Truth and falsehood are near twins, yet truth is the elder.  Work hard to seek her.  Believe me this, you are not nothing or worse to seek the best.  To adore, or scorn an image (statues and paintings in church), or protest.  All may be bad, but doubt wisely.  In a strange way to stand inquiring is not to stray. To sleep, or run wrong, is.  

On a huge hill, cragged and steep, truth stands, and if you will reach her you must take a twisting trail.  What the hill makes difficult must be overcome.  Strive hard before age, death’s twilight, deprives you of your strength.  Do not delay. Do it now.  Hard deeds, bodily pains, difficult study, are the work that needs to be done.  

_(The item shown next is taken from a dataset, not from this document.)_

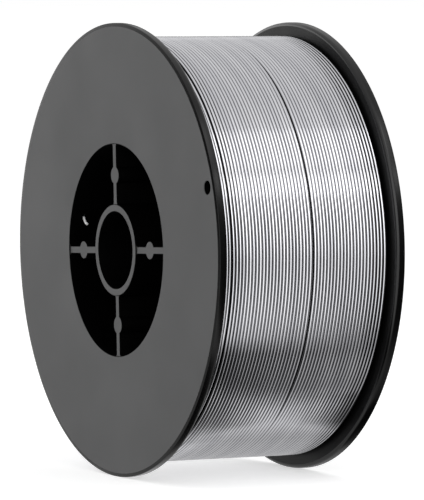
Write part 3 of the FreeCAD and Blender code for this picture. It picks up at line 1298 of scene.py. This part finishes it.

The mysteries of truth are like the sun, dazzling, blinding, yet plain to all the eyes.  When you have found truth, keep it.  Ordinary men are not so ill served by God that he has signed blank charters for kings to kill whom they hate.  They are not vicars of Christ but hangmen of fate.  Don’t be a fool, a wretch, and let your soul be tied to their laws, a slave to kings’ powers.  You will not be tried by them on the last day.

On judgement day will it do you any good to say that Phillip (King of Spain), Gregory (pope), Harry (Henry VIII), or Martin (Luther) taught you this or that? Before God their disputes are mere contraries, maybe equally wrong. Isn’t that what they claim – that each of the others is wrong? Maybe they all are.

So that you may obey kings rightly, know their bounds, their history, their nature, and their names.  Know how they’ve changed.  Humbling yourself before them is idolatry.  A king’s power is like a stream, and those who prosper in its gentle backwaters lose their roots in the greater law of God. When the tyrant rages, alas, they are driven through mills, and rocks, and woods, and at last, almost consumed, going into the sea where all is lost.  And thus also perish the souls who choose for themselves unjust power, who claim to have it from God.  Trust in God himself, not them. 

Consider that last part, “So that you may obey kings rightly, know their bounds, their history, their nature, and their names.  Know how they’ve changed”  

When I watch the crowds at Trump rallies, I don’t see people interested in obeying Trump rightly, knowing his bounds, believing his history, understanding his nature, or from whence he came.  I see people who have become idolators worshiping at the feet of a despotic man who basks in their adulation, yet cares nothing for them.  It’s all he wants from them.  He feeds on their homage like a vampire feeds on his victim’s blood.  His ego demands it.  He can’t live without it.  As long as they humble themselves before him, he’s content until his gnawing hunger for more leads him to another rally.  

Promising everything and delivering nothing, yet they remain loyal for reasons that dismay me.  Believing he will make them free and prosperous, they surrender their freedom and their prosperity to his authoritarian ways.  What’s worse, certain leaders claiming to be Christian have assumed for themselves unjust power, claiming to have it from God, and presume to confer it on Trump.

Are rallies for others any different?  I think they are.  It isn’t simply that the candidates themselves speak in full sentences with considerable knowledge about the issues.  Those attending may express passionate support for Joe, Bernie, Elizabeth, Pete, or Amy, but no two rallies are the same for any candidate.  The mood at each is unique; participants freely express widely differing thoughts on important matters.  Unquestioned loyalty is neither demanded nor expected.  Of course the candidates have sizable egos or they wouldn’t be running, but they sublimate them to earn the peoples’ trust, and in the interest of the greater good.  

In the end will it do you any good to say that Donald, or Mitch, or Bernie, or Elizabeth taught you this or that?  Before God their disputes are mere contraries, maybe equally wrong.  Isn’t that what they claim – that each of the others is wrong?  Maybe they all are.

This year brings many doubts, and Donne’s good counsel helps.  But about one matter I have no doubt.  I have no doubt that Trump is a bumbling authoritarian narcissist who, claiming to know more about everything than anybody, knows little and is unable to anticipate the consequences of his gut inspired actions.  For that reason alone he’s dangerous, and needs to be defeated.  As for Mitch, I have no doubt that he’s sold his soul in a faustian deal, and using his considerable skills works to manipulate government toward the plutocracy he favors.  

How to best evaluate the others continues to be a search for truth on a twisting trail.  Any of them  would be an improvement, but one of them will be the right one for our time.  Which?